═════ Provided data ═════

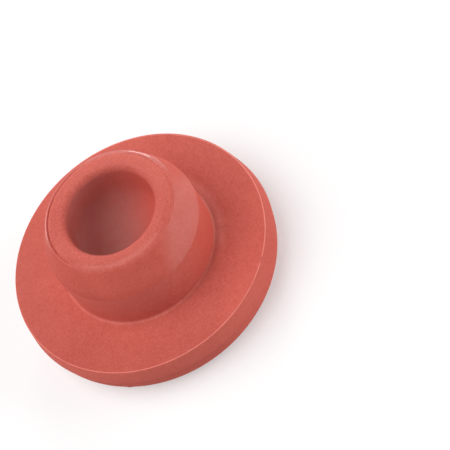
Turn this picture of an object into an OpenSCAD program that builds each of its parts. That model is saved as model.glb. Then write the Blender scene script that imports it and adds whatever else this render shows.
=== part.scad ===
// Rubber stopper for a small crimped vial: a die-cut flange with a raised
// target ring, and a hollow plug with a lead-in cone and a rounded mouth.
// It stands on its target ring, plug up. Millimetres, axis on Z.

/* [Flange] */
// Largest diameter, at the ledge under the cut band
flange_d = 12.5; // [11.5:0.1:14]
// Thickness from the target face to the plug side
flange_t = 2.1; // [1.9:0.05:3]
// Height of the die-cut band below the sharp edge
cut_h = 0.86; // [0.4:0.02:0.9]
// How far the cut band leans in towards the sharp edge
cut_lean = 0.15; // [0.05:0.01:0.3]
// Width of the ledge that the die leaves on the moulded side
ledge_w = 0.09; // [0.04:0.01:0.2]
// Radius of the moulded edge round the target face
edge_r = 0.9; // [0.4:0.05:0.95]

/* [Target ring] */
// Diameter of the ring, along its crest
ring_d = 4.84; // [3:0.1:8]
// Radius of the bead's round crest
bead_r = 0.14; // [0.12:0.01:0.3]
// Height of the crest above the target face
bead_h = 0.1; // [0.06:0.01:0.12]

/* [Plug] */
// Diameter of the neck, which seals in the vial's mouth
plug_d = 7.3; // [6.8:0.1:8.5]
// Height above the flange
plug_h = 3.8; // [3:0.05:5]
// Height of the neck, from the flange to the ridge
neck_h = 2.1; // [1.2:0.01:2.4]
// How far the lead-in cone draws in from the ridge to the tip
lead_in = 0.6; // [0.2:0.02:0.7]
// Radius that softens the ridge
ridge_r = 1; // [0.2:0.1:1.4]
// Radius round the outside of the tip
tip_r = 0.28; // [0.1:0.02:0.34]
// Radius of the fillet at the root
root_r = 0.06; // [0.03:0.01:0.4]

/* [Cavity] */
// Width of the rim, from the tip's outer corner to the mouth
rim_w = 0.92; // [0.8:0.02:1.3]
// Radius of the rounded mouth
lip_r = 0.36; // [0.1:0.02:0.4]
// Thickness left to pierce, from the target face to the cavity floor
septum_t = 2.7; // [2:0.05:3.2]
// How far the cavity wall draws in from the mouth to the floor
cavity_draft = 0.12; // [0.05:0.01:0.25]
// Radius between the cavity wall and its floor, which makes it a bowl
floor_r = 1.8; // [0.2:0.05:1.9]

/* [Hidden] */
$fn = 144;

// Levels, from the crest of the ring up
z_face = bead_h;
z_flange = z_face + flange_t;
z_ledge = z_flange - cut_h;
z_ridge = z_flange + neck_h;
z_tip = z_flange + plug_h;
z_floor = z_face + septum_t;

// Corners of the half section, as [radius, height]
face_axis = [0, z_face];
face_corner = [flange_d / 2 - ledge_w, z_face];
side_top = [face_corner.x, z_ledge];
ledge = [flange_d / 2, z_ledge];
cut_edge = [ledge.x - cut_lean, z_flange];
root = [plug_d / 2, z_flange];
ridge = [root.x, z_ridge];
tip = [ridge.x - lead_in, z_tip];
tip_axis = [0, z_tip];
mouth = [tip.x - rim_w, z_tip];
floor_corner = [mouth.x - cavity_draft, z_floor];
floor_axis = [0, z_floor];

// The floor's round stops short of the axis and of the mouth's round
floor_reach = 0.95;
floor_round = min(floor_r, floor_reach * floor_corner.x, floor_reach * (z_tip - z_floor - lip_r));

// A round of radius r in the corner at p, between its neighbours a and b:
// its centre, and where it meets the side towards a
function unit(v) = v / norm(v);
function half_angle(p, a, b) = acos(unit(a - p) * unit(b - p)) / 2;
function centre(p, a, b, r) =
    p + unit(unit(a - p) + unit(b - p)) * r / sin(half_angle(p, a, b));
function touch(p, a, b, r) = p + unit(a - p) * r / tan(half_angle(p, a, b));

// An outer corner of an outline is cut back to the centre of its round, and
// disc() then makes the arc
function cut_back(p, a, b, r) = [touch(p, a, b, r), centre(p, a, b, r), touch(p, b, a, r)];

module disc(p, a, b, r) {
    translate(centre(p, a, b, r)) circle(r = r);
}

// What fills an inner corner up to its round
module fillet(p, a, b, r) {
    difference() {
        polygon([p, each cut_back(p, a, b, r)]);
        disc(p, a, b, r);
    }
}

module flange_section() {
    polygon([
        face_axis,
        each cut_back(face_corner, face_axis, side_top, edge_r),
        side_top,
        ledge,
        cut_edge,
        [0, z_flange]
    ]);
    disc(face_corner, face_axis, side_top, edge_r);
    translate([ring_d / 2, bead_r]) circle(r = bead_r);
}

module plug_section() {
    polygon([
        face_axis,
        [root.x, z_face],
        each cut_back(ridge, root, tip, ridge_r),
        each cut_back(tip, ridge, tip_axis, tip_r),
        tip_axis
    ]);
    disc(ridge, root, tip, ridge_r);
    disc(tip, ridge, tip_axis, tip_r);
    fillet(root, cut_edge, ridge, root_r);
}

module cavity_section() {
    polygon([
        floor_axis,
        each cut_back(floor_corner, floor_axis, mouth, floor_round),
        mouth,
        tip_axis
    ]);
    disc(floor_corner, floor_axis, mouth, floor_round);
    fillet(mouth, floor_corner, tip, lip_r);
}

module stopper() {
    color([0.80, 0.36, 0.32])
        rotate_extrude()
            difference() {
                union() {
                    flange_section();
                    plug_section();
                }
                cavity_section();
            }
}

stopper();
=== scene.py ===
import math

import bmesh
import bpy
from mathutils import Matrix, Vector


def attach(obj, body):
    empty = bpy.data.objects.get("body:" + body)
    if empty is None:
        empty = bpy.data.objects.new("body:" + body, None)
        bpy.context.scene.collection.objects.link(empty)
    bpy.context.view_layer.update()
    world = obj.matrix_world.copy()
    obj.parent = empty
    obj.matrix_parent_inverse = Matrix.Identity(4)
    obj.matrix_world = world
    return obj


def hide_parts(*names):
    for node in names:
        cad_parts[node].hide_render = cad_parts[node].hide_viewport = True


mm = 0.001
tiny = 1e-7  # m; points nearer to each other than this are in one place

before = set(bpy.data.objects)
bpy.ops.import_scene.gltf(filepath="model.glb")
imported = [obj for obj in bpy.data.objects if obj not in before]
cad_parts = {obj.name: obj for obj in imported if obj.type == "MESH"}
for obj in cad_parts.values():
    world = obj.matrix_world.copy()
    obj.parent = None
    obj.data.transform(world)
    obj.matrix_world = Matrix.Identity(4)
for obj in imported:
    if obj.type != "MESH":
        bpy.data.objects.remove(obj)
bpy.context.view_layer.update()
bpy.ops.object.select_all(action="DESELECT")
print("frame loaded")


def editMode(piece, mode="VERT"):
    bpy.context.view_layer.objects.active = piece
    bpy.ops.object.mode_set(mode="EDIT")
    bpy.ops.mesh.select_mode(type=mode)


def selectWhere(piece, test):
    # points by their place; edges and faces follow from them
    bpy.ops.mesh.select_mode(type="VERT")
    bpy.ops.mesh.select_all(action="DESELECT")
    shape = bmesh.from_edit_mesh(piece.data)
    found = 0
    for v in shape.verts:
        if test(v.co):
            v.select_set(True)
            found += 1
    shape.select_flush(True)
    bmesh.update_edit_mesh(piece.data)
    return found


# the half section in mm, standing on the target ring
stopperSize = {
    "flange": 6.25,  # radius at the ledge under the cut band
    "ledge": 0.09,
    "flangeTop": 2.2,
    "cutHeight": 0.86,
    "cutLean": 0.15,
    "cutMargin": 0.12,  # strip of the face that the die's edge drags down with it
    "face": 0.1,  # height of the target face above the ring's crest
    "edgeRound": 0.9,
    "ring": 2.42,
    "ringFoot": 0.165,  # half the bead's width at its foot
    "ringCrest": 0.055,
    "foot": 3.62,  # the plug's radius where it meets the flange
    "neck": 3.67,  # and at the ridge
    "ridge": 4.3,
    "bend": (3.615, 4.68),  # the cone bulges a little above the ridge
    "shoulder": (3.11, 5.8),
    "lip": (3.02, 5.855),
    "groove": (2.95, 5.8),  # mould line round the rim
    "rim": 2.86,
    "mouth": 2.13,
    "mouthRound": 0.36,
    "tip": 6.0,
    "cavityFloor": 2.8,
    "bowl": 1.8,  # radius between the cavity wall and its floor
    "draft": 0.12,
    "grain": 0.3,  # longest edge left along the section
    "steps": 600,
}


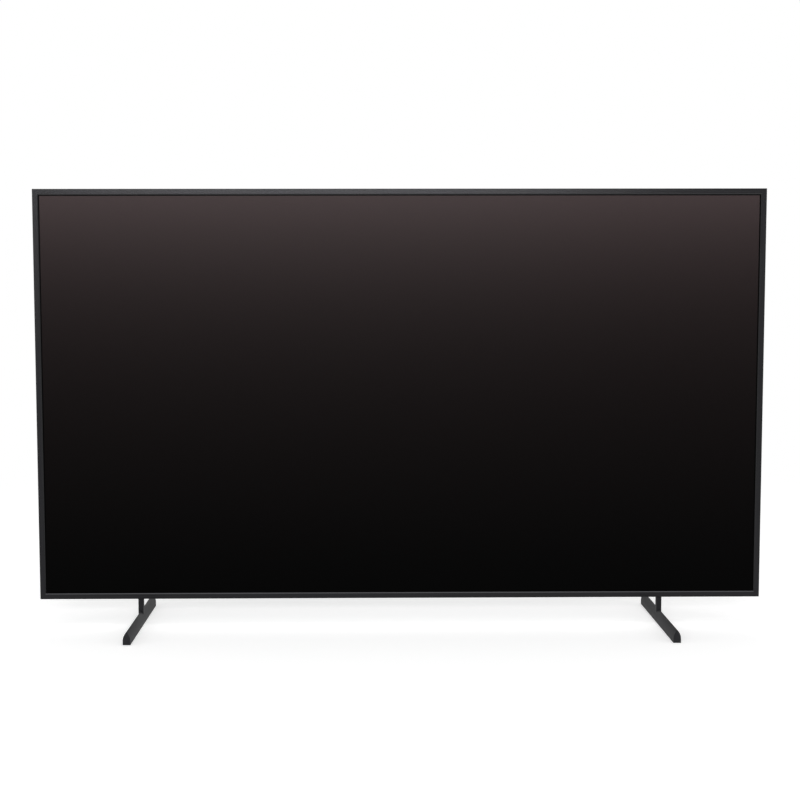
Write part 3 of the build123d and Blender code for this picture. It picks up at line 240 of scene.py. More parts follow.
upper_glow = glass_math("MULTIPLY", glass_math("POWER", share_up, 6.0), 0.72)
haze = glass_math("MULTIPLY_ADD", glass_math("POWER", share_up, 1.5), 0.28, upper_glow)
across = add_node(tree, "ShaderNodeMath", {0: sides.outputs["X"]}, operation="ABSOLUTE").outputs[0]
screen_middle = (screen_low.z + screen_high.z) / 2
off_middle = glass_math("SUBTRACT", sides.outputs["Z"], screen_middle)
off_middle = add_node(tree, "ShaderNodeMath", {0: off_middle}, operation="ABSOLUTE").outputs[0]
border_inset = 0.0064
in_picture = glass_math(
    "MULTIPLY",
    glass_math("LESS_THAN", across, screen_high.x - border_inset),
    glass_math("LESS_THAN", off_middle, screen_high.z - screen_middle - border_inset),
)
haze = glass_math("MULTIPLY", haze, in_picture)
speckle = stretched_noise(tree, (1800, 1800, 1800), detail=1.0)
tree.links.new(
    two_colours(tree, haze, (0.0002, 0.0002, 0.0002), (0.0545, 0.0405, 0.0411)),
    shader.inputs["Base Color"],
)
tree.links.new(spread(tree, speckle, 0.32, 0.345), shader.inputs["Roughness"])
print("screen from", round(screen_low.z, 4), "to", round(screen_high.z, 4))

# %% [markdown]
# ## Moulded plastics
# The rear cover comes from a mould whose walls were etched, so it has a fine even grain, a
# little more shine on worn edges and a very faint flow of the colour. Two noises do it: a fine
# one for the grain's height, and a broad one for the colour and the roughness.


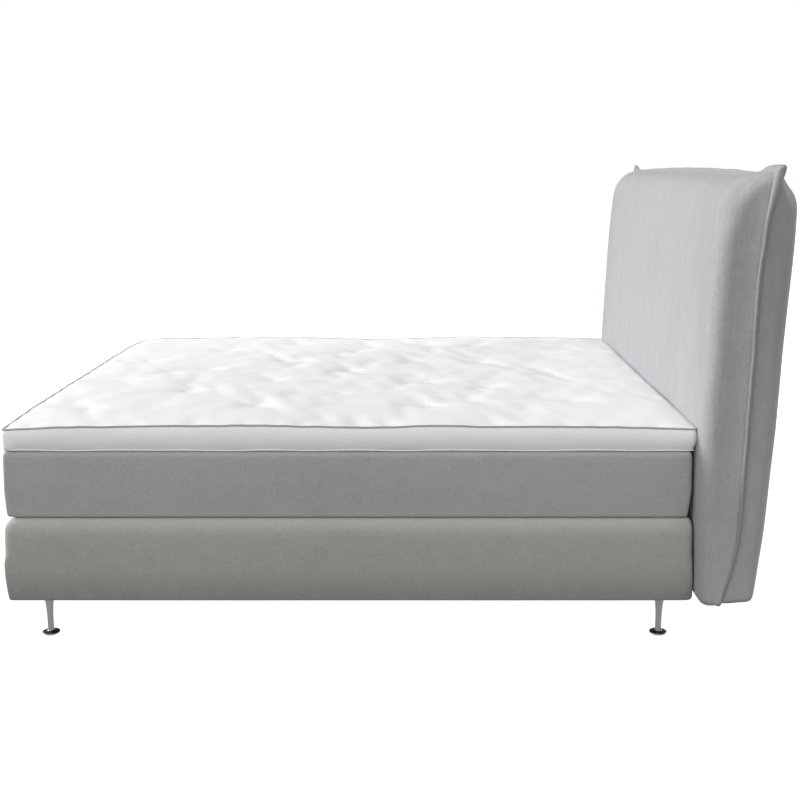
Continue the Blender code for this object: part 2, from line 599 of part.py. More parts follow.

═════

Given request: The lines to quote run from the one containing "disc(floor_corner, floor_axis, mouth, floor_round);" to the one containing "tiny = 1e-7". Quote them exactly, with both of those lines, and nothing else.

Result for this task:
    disc(floor_corner, floor_axis, mouth, floor_round);
    fillet(mouth, floor_corner, tip, lip_r);
}

module stopper() {
    color([0.80, 0.36, 0.32])
        rotate_extrude()
            difference() {
                union() {
                    flange_section();
                    plug_section();
                }
                cavity_section();
            }
}

stopper();
=== scene.py ===
import math

import bmesh
import bpy
from mathutils import Matrix, Vector


def attach(obj, body):
    empty = bpy.data.objects.get("body:" + body)
    if empty is None:
        empty = bpy.data.objects.new("body:" + body, None)
        bpy.context.scene.collection.objects.link(empty)
    bpy.context.view_layer.update()
    world = obj.matrix_world.copy()
    obj.parent = empty
    obj.matrix_parent_inverse = Matrix.Identity(4)
    obj.matrix_world = world
    return obj


def hide_parts(*names):
    for node in names:
        cad_parts[node].hide_render = cad_parts[node].hide_viewport = True


mm = 0.001
tiny = 1e-7  # m; points nearer to each other than this are in one place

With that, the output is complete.